Between 1964 and 1970, Johnson turned Viet Nam into a full-scale war. Boys between 18 and 30 were vacuumed into the Viet Nam killing machine. By the time it was over, more than 50,000 American boys died fighting a war that we lost. During those years, feelings ran high. Many, especially the hippies and many other young people opposed the war. I was one of them. We couldn't see why we were fighting to defend a people who didn't appear to want defending. The country was polarized. The civil rights movement was gaining steam and the streets of Los Angeles and Newark burned with the rage of inner city blacks tired of getting less than the increasingly affluent white middle class. "Injustice" became one of the most overused words in the vocabulary of America's youth.

Picture of Journey members 1971 in Central Park

Journey members visiting Central Park in 1971

Journey was part of the human potential movement. This movement born of psychoanalysis, drugs, post-adolescent hormones, and the confusion caused by the world changing and seeming to turn upside-down. It may be hard to understand now, but in 1970 everything seemed different. Our parents grew up during the Great Depression and bore the scars of seeing their world turned cold and empty. They strove for success as a way to guarantee they and their children: us, would never suffer that pain again. We were born just after World War Two. Our world was filled with promise. Jobs were plentiful, education available. We could not only afford to go to college, we could afford to drop out.

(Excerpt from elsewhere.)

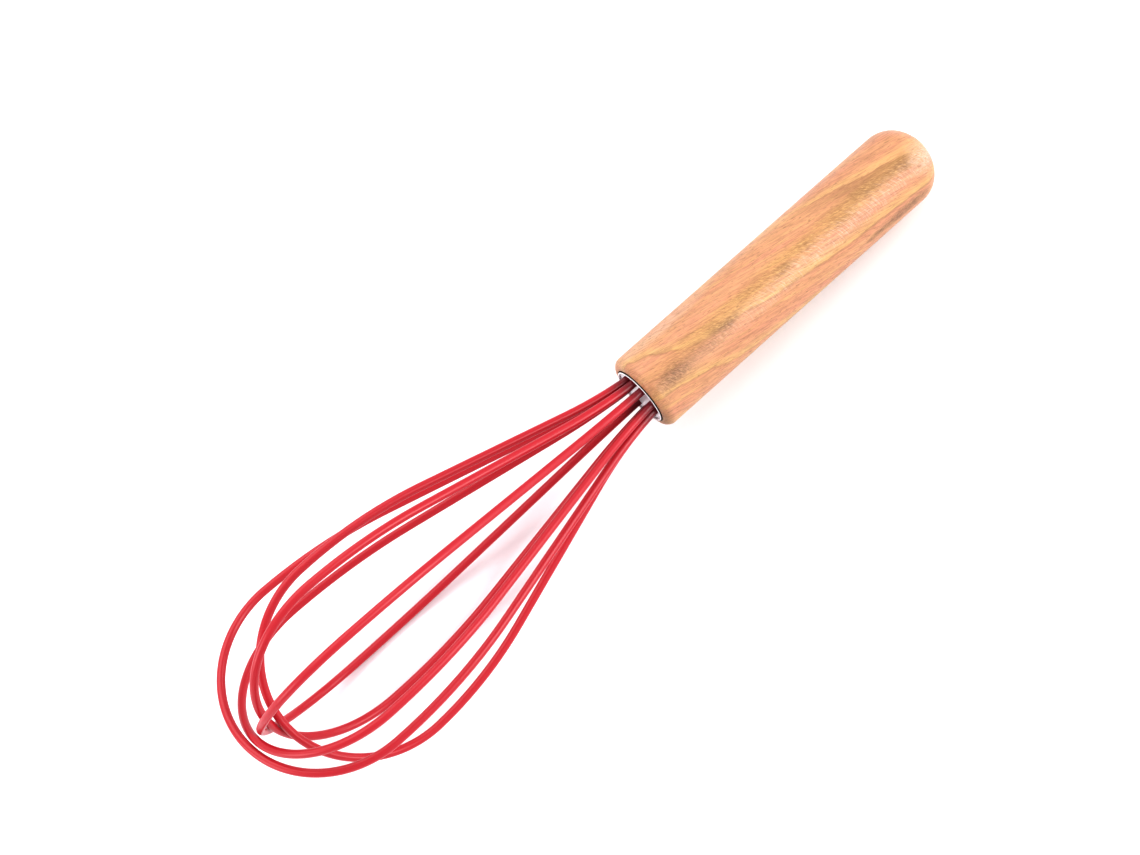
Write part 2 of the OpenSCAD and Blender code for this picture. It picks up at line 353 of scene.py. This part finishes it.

Clearly our parents didn't understand us. How could they? We seemed to be tossing everything they slaved for into the garbage. Instead of completing our education and entering the world of corporate security, we quit, joined protest marches, slept on the floor of dirty, city buildings, and had wild sex.

At least that's what our parents thought. The reality for most of us wasn't quite that extreme or romantic. That was a problem too. People like me worked for a living. I had a good job and enough money. I hated the war and had the chance to debate it with people like Walter Cronkite. I wasn't powerless and oppressed. Neither were others I knew. That bothered us on a deep level - deeper than we could ever realize at the time. After all, in times of great change, those who aren't part of the movement wonder why they got left out.